Опыт смотрения на оцепеневших зрителей, с одной стороны, возможно отнести к вполне банальному жизненному переживанию Франца Кафки, который часто путешествовал по железной дороге. Однако речь может идти и о сцене, которая была известна любому посетителю синематографа в начале нашего столетия, о сцене «Прибытие поезда на вокзал», снятой братьями Люмьер. Перспектива, которую представляет Кафка, получает здесь существенное расширение, поскольку речь может идти не только о зрителях, которые цепенеют при взгляде на поезд, проезжающий мимо них, но и о зрителях, которые сидят в темном зале и переживают это оцепенение как реакцию на кадры проезжающего на экране поезда, на кадры, которые создаются художником таким образом, что восхищение и ужас зрителей в эти кадры уже вработаны. Кафка как пишущий и описывающий зритель не только переживает «иное состояние» предметов, но и создает и отображает его в своем произведении, повышая аффективное начало в создании и изображении вследствие того, что он вводит указательные, намекающие фигуры, которые «показывают» на ужасное и находятся в напряженном отношении к основной фигуре, которая переживает ужасное или же сама его создает (новелла «Превращение»).
Хорошо известно, насколько беспомощно-наивно реагировали на тексты и образы Кафки его первые читатели и слушатели. После публичного чтения новеллы «Приговор» Кафка отмечает в дневнике: «Старый Вельч особенно похвалил живописное изображение в рассказе: „Я словно вижу этого отца прямо перед собой” — и при этом он смотрел в совершенно пустое кресло, в котором сидел, пока шло чтение». Кафка довольно раздраженно реагирует на традиционное образное восприятие: «Сестра сказала: „Я узнаю нашу квартиру”. Я подивился тому, насколько неверно было воспринято место действия, и сказал: „Тогда отцу пришлось бы жить в клозете”».
Неверное восприятие места действия касается не только того, что одна квартира перепутана с другой: речь идет о другом месте действия, о пространстве внутреннего мира. По Кафке, «не существует возможности наблюдать внутренний мир, как это возможно при наблюдении внешнего мира.

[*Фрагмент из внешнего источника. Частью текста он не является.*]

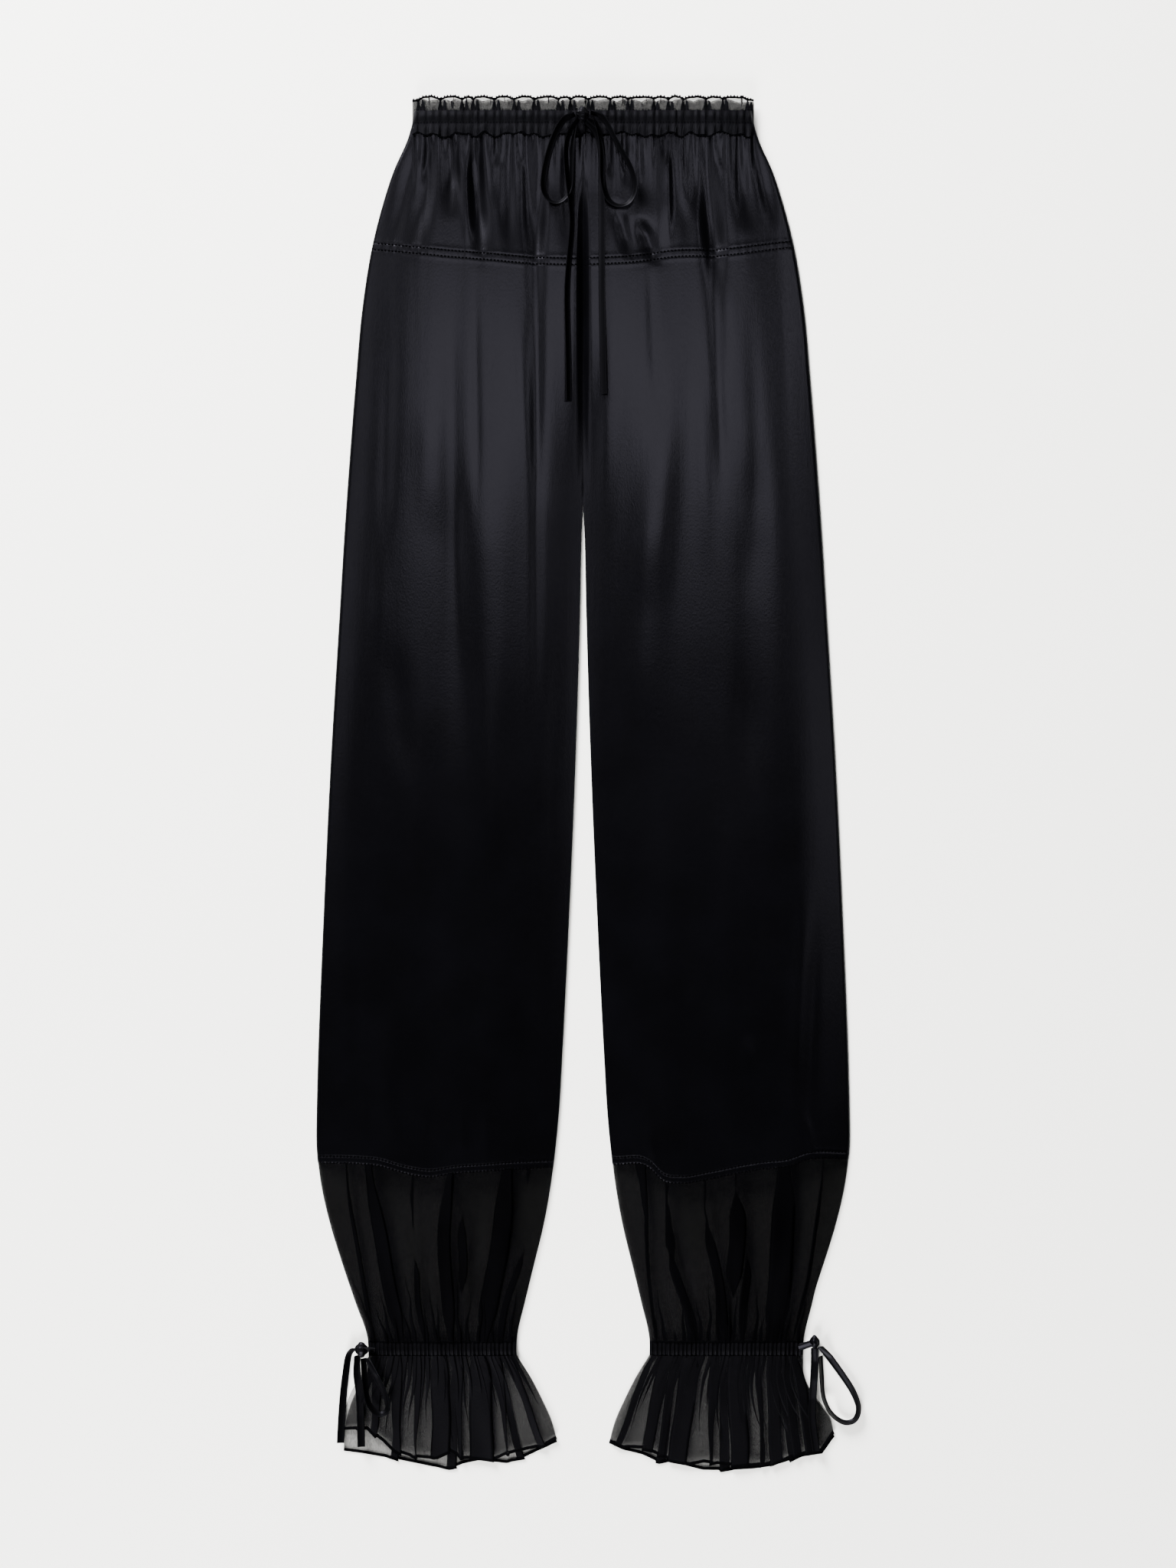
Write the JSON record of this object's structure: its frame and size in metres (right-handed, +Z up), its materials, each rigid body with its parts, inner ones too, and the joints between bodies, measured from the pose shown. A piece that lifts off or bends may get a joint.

По меньшей мере, описательная психология, вероятно, представляет собой полный антропоморфизм. Внутренняя жизнь может только проживаться, не быть описанной». Австрийский прозаик пишет о «чудовищном мире», который «теснится» в его голове. «Но как мне освободиться от него и освободить его, не разорвав. И все же лучше тысячу раз разорвать, чем хранить или похоронить его в себе. Для того я и живу на свете, это мне совершенно ясно». Эта внутренняя перспектива предстает как перспектива пристального взгляда, направленного на оцепеневших зрителей, когда мир вдруг становится иным, и эта его инаковость должна быть сообщена читателю, который не только относится к оцепенелым зрителям, но и способен к сопереживанию его метаморфоз вследствие наблюдения за наблюдателем.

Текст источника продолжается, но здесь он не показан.